Data in this exercise:
** start **

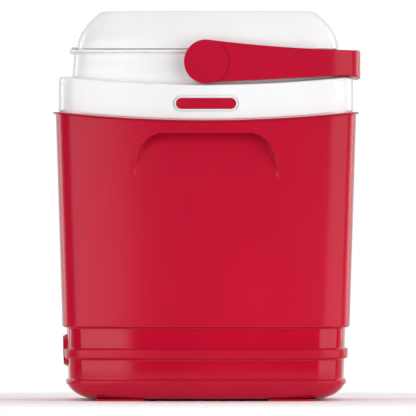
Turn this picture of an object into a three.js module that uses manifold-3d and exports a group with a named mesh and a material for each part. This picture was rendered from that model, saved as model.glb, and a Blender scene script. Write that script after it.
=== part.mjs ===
// A bail-handled cooler box with two transport wheels under its rear edge.
// Millimetres, +Z up. The front faces -Y and the handle lies folded towards +X.
// The origin is on the ground under the middle of the box.
import * as THREE from "three";
import { mergeVertices } from "three/addons/utils/BufferGeometryUtils.js";
import Module from "manifold-3d";

const wasm = await Module();
wasm.setup();

// ---- Driving dimensions ----------------------------------------------------------------------

const GAP = 0.3; // air left between two pieces that touch on the real object
const SIDE_STEPS = 4; // segments in each side of a box outline, an even number
const CORNER_STEPS = 5; // segments in each corner of a box outline
const ROUND_STEPS = 32; // segments in a turned piece

// Outer shell: the widest point of the walls is at the rim, and they taper towards the floor.
const RIM_Z = 344.4; // rim height at the left and right ends
const RIM_DIP = 10.2; // how much lower the rim is in the middle of the front and the back
const RIM_HALF_X = 180;
const RIM_HALF_Y = 152;
const RIM_FLANGE = 3.2; // how far the rim bead stands proud of the walls
const RIM_BEAD = 1.4; // height of the rim bead
const DRAFT = 0.031; // taper of each wall, in mm per mm of height
const CORNER = 34; // size of the upright corners
const BOW = 8; // how far the front and back bow out
const SIDE_BOW = 3; // how far the two sides bow out
const WALL = 3;
const FLOOR_Z = 2.4; // underside of the shell above the ground
const HEEL_Z = 26; // top of the rounded bottom edge
const HEEL_X = 34; // width of the rounded bottom edge at the sides
const HEEL_Y = 14; // and at the front and back
const HEEL_RINGS = 5;
const BASE_INSET = 2.4; // the base is this much narrower than the walls above it
const BANDS = [
  { low: 25.6, high: 51 },
  { low: 62.4, high: 88.2 },
]; // recessed bands around the foot of the shell
const BAND_INSET = 5.2;
const RIB_INSET = 1.2;
const BAND_EDGE = 1.4; // height of the slope at each band edge

// Hand scoop in the front wall: deepest at its top edge, running out to the surface below.
const SCOOP = [
  { z: 318, halfWidth: 58, depth: 15 },
  { z: 314, halfWidth: 69, depth: 14.5 },
  { z: 303, halfWidth: 78, depth: 12 },
  { z: 282, halfWidth: 84, depth: 5.5 },
  { z: 260, halfWidth: 89, depth: -1 },
];
const SCOOP_OUT = 14; // how far the cutter reaches out in front of the wall

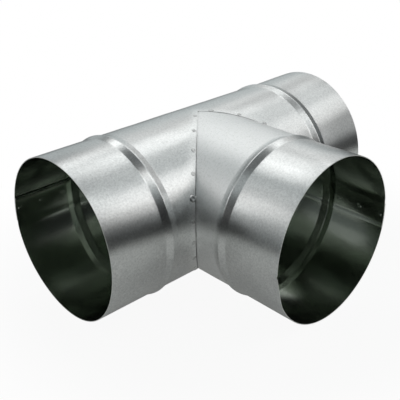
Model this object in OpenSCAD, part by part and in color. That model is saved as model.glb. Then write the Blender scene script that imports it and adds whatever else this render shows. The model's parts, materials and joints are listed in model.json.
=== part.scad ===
// Equal tee for round ducts, made of two rolled and beaded sheets that meet in a mitred saddle.
// The run lies along X, the branch points along -Y, and the tee rests on its three beads at Z = 0.

/* [Tube] */
// Outside diameter of the three collars
tube_d = 125; // [80:5:250]
// Thickness of the sheet
sheet_t = 0.5; // [0.4:0.1:1]

/* [Lengths] */
// From the side of the branch to the middle of each run bead
neck_len = 22; // [14:0.5:60]
// From the side of the run to the middle of the branch bead
branch_neck_len = 24; // [14:0.5:60]
// From the middle of each bead to its mouth
collar_len = 52; // [30:0.5:90]

/* [Beads] */
// Width of a bead across its foot
bead_w = 12.5; // [9:0.5:16]
// Height of a bead above the tube
bead_h = 1.4; // [0.8:0.1:2]
// Hollow radius at the foot of a bead, on the outside
bead_foot_r = 3; // [1.5:0.5:4]
// Radius of the ridge between the two flat flanks of a bead, on the outside
bead_crown_r = 2.5; // [1.5:0.5:4]

/* [Lap seams] */
// Width of the doubled sheet at a lap seam
lap_w = 20; // [10:1:30]
// Open line along the edge of the outer sheet
lap_gap = 0.6; // [0.3:0.1:1.5]
// How far the inner sheet runs on past the open line
lap_tuck = 2; // [1:0.5:5]
// Inner sheet edge of the run, from the top towards the back
run_lap_angle = 78; // [60:1:120]
// Inner sheet edge of the branch, from the top towards +X
branch_lap_angle = 101; // [60:1:120]

/* [Saddle joint] */
// Open line between the cut edge of the run and the branch
seam_gap = 0.6; // [0.3:0.1:1.5]
// Width of the branch flange that lies inside the run
flange_w = 8; // [4:0.5:12]
// Width of the bend that carries the flange
bend_w = 1.2; // [0.8:0.1:2]
// Notch that relieves the flange where both seams meet at the crown
crown_relief = 5; // [3:0.5:8]
// Clearance between the flange and the run wall
flange_clear = 0.05; // [0.02:0.01:0.2]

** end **

Required work: What do the lines above say from the one containing "Model this object" down to the one containing "beads at Z = 0."? Return them exactly, both end lines included, and only them.

The completed task:
Model this object in OpenSCAD, part by part and in color. That model is saved as model.glb. Then write the Blender scene script that imports it and adds whatever else this render shows. The model's parts, materials and joints are listed in model.json.
=== part.scad ===
// Equal tee for round ducts, made of two rolled and beaded sheets that meet in a mitred saddle.
// The run lies along X, the branch points along -Y, and the tee rests on its three beads at Z = 0.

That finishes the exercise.